Task requirements | Give back exactly the lines running from the line that holds "the left side" through the line that holds "FACE, OUTER_CUT, WALL = range(3)", ends included, and no other lines.

════

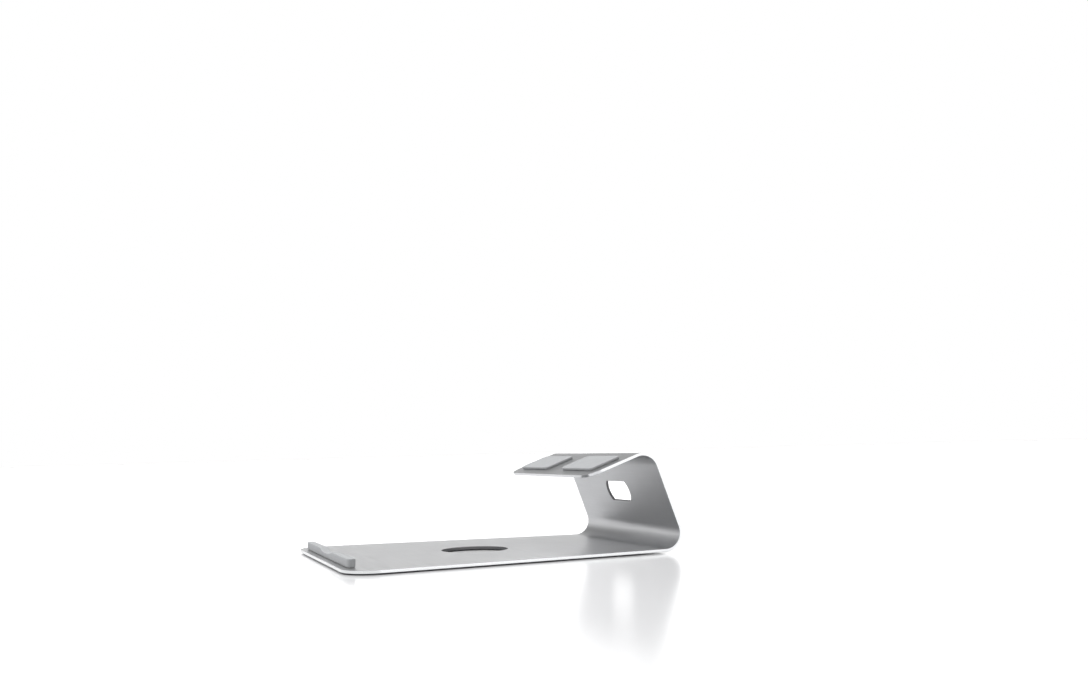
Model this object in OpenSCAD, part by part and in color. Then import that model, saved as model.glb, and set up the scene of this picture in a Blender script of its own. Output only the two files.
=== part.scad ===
// Laptop stand: one bent aluminium sheet on rubber feet, with a silicone stop at the front
// edge and two silicone rest pads on the flange that carries the back of the laptop.
// X runs across the stand, -Y is the side that faces the user and +Z is up. The origin is
// at the middle of the stand's footprint, on the surface that it stands on.

/* [Sheet] */
// Thickness of the sheet
sheet_t = 2; // [1.6:0.1:3]
// Inside radius of both bends
bend_r = 11.2; // [8:0.2:14]
// Forward lean of the upright from vertical, in degrees
lean = 20; // [14:0.2:24]

/* [Base] */
// Flat length of the base, from its front edge to the start of the rear bend
base_len = 225; // [200:1:240]
// Width across the front edge, as if its corners were square
front_w = 200; // [190:1:220]
// Radius of the front corners, seen from above
front_corner_r = 20; // [10:1:28]
// Diameter of the round hole in the base
hole_d = 48; // [40:1:70]
// Distance from the front edge to the middle of the round hole
hole_y = 112; // [90:1:130]

/* [Upright] */
// Width of the sheet at the rear bend
rear_w = 160; // [150:0.2:170]
// Width of the sheet at the top of the upright and along the flange
top_w = 160; // [150:0.2:170]
// Flat length of the upright between its two bends
upright_len = 45; // [40:1:60]
// Width of the cable slot between the tips of its round ends
slot_w = 39; // [30:1:50]
// Height of the cable slot, along the upright
slot_h = 15.8; // [12:0.2:18]
// Distance along the upright from the rear bend to the middle of the slot
slot_up = 24; // [18:0.2:26]
// Radius of the slot's round ends
slot_end_r = 9.6; // [9.2:0.2:14]

/* [Flange] */
// Flat length of the flange beyond the top bend
flange_len = 40; // [34:1:55]
// Radius of the flange's free corners
flange_corner_r = 12; // [4:1:18]

/* [Front stop] */
// Width of the front stop
stop_w = 154; // [130:1:165]
// Depth of the front stop, front to back
stop_d = 5.6; // [4:0.2:8]
// Height of the front stop above its tape
stop_h = 5.6; // [3:0.2:8]
// Distance from the front edge of the base to the front stop
stop_inset = 4.6; // [3:0.2:8]
// Width of the finger scoop in the top of the front stop
scoop_w = 46; // [30:1:60]
// Depth of the finger scoop at its middle
scoop_depth = 2.3; // [1:0.1:3]

/* [Pads and feet] */
// Width of each rest pad on the flange
pad_w = 56; // [40:1:60]
// Depth of each rest pad, down the slope of the flange
pad_d = 24; // [16:1:30]
// Thickness of each rest pad
pad_t = 1.8; // [1:0.1:3]
// Distance between the middles of the two rest pads
pad_pitch = 84; // [70:1:88]
// Diameter of each foot
foot_d = 16; // [12:1:20]
// Thickness of each foot
foot_t = 0.8; // [0.6:0.1:3]
// Thickness of the adhesive tape under every stop, pad and foot
tape_t = 0.2; // [0.1:0.05:0.4]

/* [Hidden] */
$fn = 96;

// The sheet's underside is this far above the surface that the stand is on
plate_z = foot_t + tape_t;
// Radius of the outside of both bends
outer_r = bend_r + sheet_t;
// The rear bend turns the sheet from flat to past vertical, and the top bend 90 more
rear_turn = 90 + lean;
top_turn = 90;
// The whole stand, front edge to the back of the rear bend, is centred on Y = 0
total_depth = base_len + outer_r;
front_y = -total_depth / 2;
// Centres of the two bends, as [y, z] from the underside of the front edge
rear_bend = [base_len, outer_r];
top_bend = rear_bend + upright_len * [-sin(lean), cos(lean)];
// Each side of the base leans in by this angle, seen from above
side_taper = atan((front_w - rear_w) / 2 / base_len);
// Turn of the sheet from one point of a bend to the next, in degrees
bend_step = 3;
// Tape stops this far short of the edge of the stop, pad or foot that it holds
tape_margin = 0.6;
// Corner radius of the rest pads
pad_corner_r = 4;
// Chamfer round the lower edge of a foot
foot_chamfer = 0.3;
// Feet stand in from the middle line and from the front edge: front pair, then rear pair
front_foot_at = [78, 24];
rear_foot_at = [62, 206];
// How far a cutting shape runs past what it cuts
past = 5;

aluminium = [0.80, 0.81, 0.82];
silicone = [0.66, 0.67, 0.68];
rubber = [0.30, 0.30, 0.31];
tape = [0.88, 0.88, 0.84];

// ---- Moving along the sheet ----

// Carries its children from the start of a bend to its end. Before the bend the sheet
// runs along +Y with its thickness from Z = 0 up, and it turns upwards about X.
module past_bend(turn) {
    translate([0, 0, outer_r])
        rotate([turn, 0, 0])
            translate([0, 0, -outer_r])
                children();
}

// Places its children on the base: Y = 0 is the front edge, Z = 0 the underside
module on_base() {
    translate([0, front_y, plate_z])
        children();
}

// Places its children on the upright: Y runs up it from the rear bend
module on_upright() {
    on_base()
        translate([0, base_len, 0])
            past_bend(rear_turn)
                children();
}

// Places its children on the flange: Y runs from the top bend to its free edge
module on_flange() {
    on_upright()
        translate([0, upright_len, 0])
            past_bend(top_turn)
                children();
}

// ---- Shapes ----

// Points of an arc, as [y, z]
function arc(centre, r, from, to) =
    let (steps = ceil((to - from) / bend_step))
    [for (i = [0:steps]) let (a = from + (to - from) * i / steps)
        centre + r * [cos(a), sin(a)]];

// One face of the sheet, seen from the side, from its front edge to the flange's free
// edge: r is outer_r for the outer face and bend_r for the inner face
function sheet_face(r) =
    let (free_edge = top_bend + r * [-sin(lean), cos(lean)] - flange_len * [cos(lean), sin(lean)])
    concat(
        [[0, outer_r - r]],
        arc(rear_bend, r, -90, lean),
        arc(top_bend, r, lean, lean + top_turn),
        [free_edge]
    );

// Stands a shape drawn in X = depth, Y = height up on edge, and gives it a width along X
module on_edge(width) {
    rotate([90, 0, 90])
        linear_extrude(width, center = true)
            children();
}

// A rectangle centred on the origin whose four corners are true arcs
module rounded_rect(w, d, r) {
    square([w - 2 * r, d], center = true);
    square([w, d - 2 * r], center = true);
    for (x = [-1, 1], y = [-1, 1])
        translate([x * (w / 2 - r), y * (d / 2 - r)])
            circle(r);
}

// Outline of the base: tapered sides that run into large round front corners
module base_outline() {
    corner_x = front_w / 2 - front_corner_r * (1 + sin(side_taper)) / cos(side_taper);
    tangent = [
        corner_x + front_corner_r * cos(side_taper),
        front_corner_r * (1 + sin(side_taper))
    ];
    polygon([
        [-corner_x, 0], [corner_x, 0],
        tangent, [rear_w / 2, base_len],
        [-rear_w / 2, base_len], [-tangent.x, tangent.y]
    ]);
    for (x = [-corner_x, corner_x])
        translate([x, front_corner_r])
            circle(front_corner_r);
}

// Outline of the cable slot: flat along its top and bottom, bulging at both ends
module slot_outline() {
    intersection() {
        square([slot_w, slot_h], center = true);
        union() {
            square([slot_w - 2 * slot_end_r, slot_h], center = true);
            for (x = [-1, 1])
                translate([x * (slot_w / 2 - slot_end_r), 0])
                    circle(slot_end_r);
        }
    }
}

// ---- Sub-parts ----

// The bent sheet with no outline cut: one section all the way across
module sheet() {
    inner = sheet_face(bend_r);
    on_edge(front_w + past)
        polygon(concat(
            sheet_face(outer_r),
            [for (i = [len(inner) - 1:-1:0]) inner[i]]
        ));
}

// All that the sheet's outline keeps, as three blocks: the base seen from above, the rear
// bend and the upright seen from the front, and the flange seen square on
module outline_blocks() {
    on_base() {
        translate([0, 0, -past])
            linear_extrude(sheet_t + 2 * past)
                base_outline();
        translate([0, total_depth + past, 0])
            rotate([90, 0, 0])
                linear_extrude(total_depth + past - top_bend.x)
                    upright_outline();
    }
    on_flange()
        translate([0, -bend_r, -past])
            linear_extrude(sheet_t + 2 * past)
                flange_outline();
}

// The bent sheet, with its outline, its round hole and its cable slot
module bent_plate() {
    color(aluminium)
        difference() {
            intersection() {
                on_base()
                    sheet();
                outline_blocks();
            }
            on_base()
                translate([0, hole_y, -past])
                    cylinder(d = hole_d, h = sheet_t + 2 * past);
            on_upright()
                translate([0, slot_up, -past])
                    linear_extrude(sheet_t + 2 * past)
                        slot_outline();
        }
}

// Outline of the rear bend, the upright and the top bend, as X and Z, seen from the front
module upright_outline() {
    polygon([
        [-rear_w / 2, -past], [rear_w / 2, -past],
        [rear_w / 2, rear_bend.y], [top_w / 2, top_bend.y],
        [top_w / 2, top_bend.y + outer_r + past], [-top_w / 2, top_bend.y + outer_r + past],
        [-top_w / 2, top_bend.y], [-rear_w / 2, rear_bend.y]
    ]);
}

// Outline of the flange, which starts bend_r before its flat: round at its free corners
module flange_outline() {
    length = bend_r + flange_len;
    translate([-top_w / 2, 0])
        square([top_w, length - flange_corner_r]);
    translate([-top_w / 2 + flange_corner_r, 0])
        square([top_w - 2 * flange_corner_r, length]);
    for (x = [-1, 1])
        translate([x * (top_w / 2 - flange_corner_r), length - flange_corner_r])
            circle(flange_corner_r);
}

// Silicone bar that the laptop's front edge stops against, with a scoop for a finger
module front_stop() {
    scoop_r = (pow(scoop_w / 2, 2) + pow(scoop_depth, 2)) / (2 * scoop_depth);
    color(silicone)
        on_base()
            translate([0, stop_inset + stop_d / 2, sheet_t + tape_t])
                difference() {
                    linear_extrude(stop_h)
                        rounded_rect(stop_w, stop_d, stop_d / 2 - 0.2);
                    translate([0, 0, stop_h - scoop_depth + scoop_r])
                        rotate([90, 0, 0])
                            cylinder(r = scoop_r, h = stop_d + 2, center = true, $fn = 360);
                }
}

module front_stop_tape() {
    color(tape)
        on_base()
            translate([0, stop_inset + stop_d / 2, sheet_t])
                linear_extrude(tape_t)
                    rounded_rect(stop_w - 2 * tape_margin, stop_d - 2 * tape_margin, 1.4);
}

// Places its children on the outer face of the flange, at one rest pad's middle, with +Z
// pointing away from the sheet. side is -1 for the left pad and 1 for the right.
module at_rest_pad(side) {
    on_flange()
        translate([side * pad_pitch / 2, flange_len / 2, 0])
            mirror([0, 0, 1])
                children();
}

module rest_pad(side) {
    color(silicone)
        at_rest_pad(side)
            translate([0, 0, tape_t])
                linear_extrude(pad_t)
                    rounded_rect(pad_w, pad_d, pad_corner_r);
}

module rest_tape(side) {
    color(tape)
        at_rest_pad(side)
            linear_extrude(tape_t)
                rounded_rect(pad_w - 2 * tape_margin, pad_d - 2 * tape_margin,
                    pad_corner_r - tape_margin);
}

// A foot: a flat rubber disc whose lower edge is chamfered. at is its place on the base.
module foot(at) {
    color(rubber)
        translate([at.x, front_y + at.y, 0]) {
            cylinder(d1 = foot_d - 2 * foot_chamfer, d2 = foot_d, h = foot_chamfer);
            translate([0, 0, foot_chamfer])
                cylinder(d = foot_d, h = foot_t - foot_chamfer);
        }
}

module foot_tape(at) {
    color(tape)
        translate([at.x, front_y + at.y, foot_t])
            cylinder(d = foot_d - 2 * tape_margin, h = tape_t);
}

// Mirrors a place on the base to the left side
function left(at) = [-at.x, at.y];

bent_plate();
front_stop();
front_stop_tape();
rest_pad(-1);  // left_rest_pad
rest_tape(-1);  // left_rest_tape
rest_pad(1);  // right_rest_pad
rest_tape(1);  // right_rest_tape
foot(left(front_foot_at));  // front_left_foot
foot_tape(left(front_foot_at));  // front_left_foot_tape
foot(front_foot_at);  // front_right_foot
foot_tape(front_foot_at);  // front_right_foot_tape
foot(left(rear_foot_at));  // rear_left_foot
foot_tape(left(rear_foot_at));  // rear_left_foot_tape
foot(rear_foot_at);  // rear_right_foot
foot_tape(rear_foot_at);  // rear_right_foot_tape
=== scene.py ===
import math

import bpy
from mathutils import Matrix, Vector


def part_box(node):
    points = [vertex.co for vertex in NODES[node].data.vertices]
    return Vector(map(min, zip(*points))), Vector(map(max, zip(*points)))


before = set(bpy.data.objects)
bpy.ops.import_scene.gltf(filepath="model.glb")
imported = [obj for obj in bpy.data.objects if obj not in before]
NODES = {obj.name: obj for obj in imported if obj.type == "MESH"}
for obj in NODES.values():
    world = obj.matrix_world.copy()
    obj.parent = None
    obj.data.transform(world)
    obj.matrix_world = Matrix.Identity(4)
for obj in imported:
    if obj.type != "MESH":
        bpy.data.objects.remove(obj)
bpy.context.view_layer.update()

MM = 0.001
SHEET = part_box("front_stop_tape")[0].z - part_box("bent_plate")[0].z
WIDEST_OPENING = 60 * MM
SMALLEST_STEP = 0.01 * MM

# The sheet's material slots.
FACE, OUTER_CUT, WALL = range(3)

# The camera, in metres, degrees and millimetres of lens.
CAMERA_PLACE = (0.7708, -0.2503, 0.0746)
CAMERA_YAW = 68.69
CAMERA_PITCH = 5.45
CAMERA_ROLL = -1.4
CAMERA_LENS = 36.52
CAMERA_SENSOR = 36.0

# The sky's grey by height, from the horizon at 0 to overhead at 1.
SKY_GREYS = ((0.0, 1.0), (0.18, 0.96), (0.30, 0.22), (0.55, 0.18), (1.0, 0.9))

# The sky is this much brighter towards a window at the back on the left. The glow fades in between
# two cosines of the angle from the window.
WINDOW_WAY = (-0.90, 0.36, 0.20)
WINDOW_GLOW = 2.0
WINDOW_FADE = (0.80, 0.98)

SUN_ENERGY = 1.5
SUN_ANGLE = 70
FLOOR_REACH = 12.0

# Colours, linear.
ALUMINIUM = (0.615, 0.62, 0.63, 1.0)
ALUMINIUM_CLOUD = (0.645, 0.65, 0.66, 1.0)
BRIGHT_CUT = (0.84, 0.85, 0.86, 1.0)
BRIGHT_CUT_LINE = (0.74, 0.75, 0.76, 1.0)
# Painted shade: the walls inside the openings are a darker copy of the cut metal, standing for the
# shadow in the holes.
PAINTED_SHADE_WALL = (0.22, 0.22, 0.225, 1.0)
PAINTED_SHADE_WALL_LINE = (0.17, 0.17, 0.175, 1.0)
SILICONE = (0.44, 0.45, 0.46, 1.0)
SILICONE_CLOUD = (0.47, 0.48, 0.49, 1.0)
RUBBER = (0.020, 0.020, 0.021, 1.0)
RUBBER_CLOUD = (0.036, 0.036, 0.037, 1.0)
TAPE = (0.62, 0.60, 0.55, 1.0)
TAPE_CLOUD = (0.72, 0.71, 0.67, 1.0)
FLOOR = (0.84, 0.84, 0.85, 1.0)


def new_material(name, metallic=0.0, coat=0.0, specular=0.5):
    """A material with an empty surface, and its shader and node tree."""
    material = bpy.data.materials.new(name)
    material.use_nodes = True
    tree = material.node_tree
    shader = tree.nodes["Principled BSDF"]
    shader.inputs["Metallic"].default_value = metallic
    shader.inputs["Coat Weight"].default_value = coat
    shader.inputs["Specular IOR Level"].default_value = specular
    return material, tree, shader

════

Finished answer |
// Mirrors a place on the base to the left side
function left(at) = [-at.x, at.y];

bent_plate();
front_stop();
front_stop_tape();
rest_pad(-1);  // left_rest_pad
rest_tape(-1);  // left_rest_tape
rest_pad(1);  // right_rest_pad
rest_tape(1);  // right_rest_tape
foot(left(front_foot_at));  // front_left_foot
foot_tape(left(front_foot_at));  // front_left_foot_tape
foot(front_foot_at);  // front_right_foot
foot_tape(front_foot_at);  // front_right_foot_tape
foot(left(rear_foot_at));  // rear_left_foot
foot_tape(left(rear_foot_at));  // rear_left_foot_tape
foot(rear_foot_at);  // rear_right_foot
foot_tape(rear_foot_at);  // rear_right_foot_tape
=== scene.py ===
import math

import bpy
from mathutils import Matrix, Vector


def part_box(node):
    points = [vertex.co for vertex in NODES[node].data.vertices]
    return Vector(map(min, zip(*points))), Vector(map(max, zip(*points)))


before = set(bpy.data.objects)
bpy.ops.import_scene.gltf(filepath="model.glb")
imported = [obj for obj in bpy.data.objects if obj not in before]
NODES = {obj.name: obj for obj in imported if obj.type == "MESH"}
for obj in NODES.values():
    world = obj.matrix_world.copy()
    obj.parent = None
    obj.data.transform(world)
    obj.matrix_world = Matrix.Identity(4)
for obj in imported:
    if obj.type != "MESH":
        bpy.data.objects.remove(obj)
bpy.context.view_layer.update()

MM = 0.001
SHEET = part_box("front_stop_tape")[0].z - part_box("bent_plate")[0].z
WIDEST_OPENING = 60 * MM
SMALLEST_STEP = 0.01 * MM

# The sheet's material slots.
FACE, OUTER_CUT, WALL = range(3)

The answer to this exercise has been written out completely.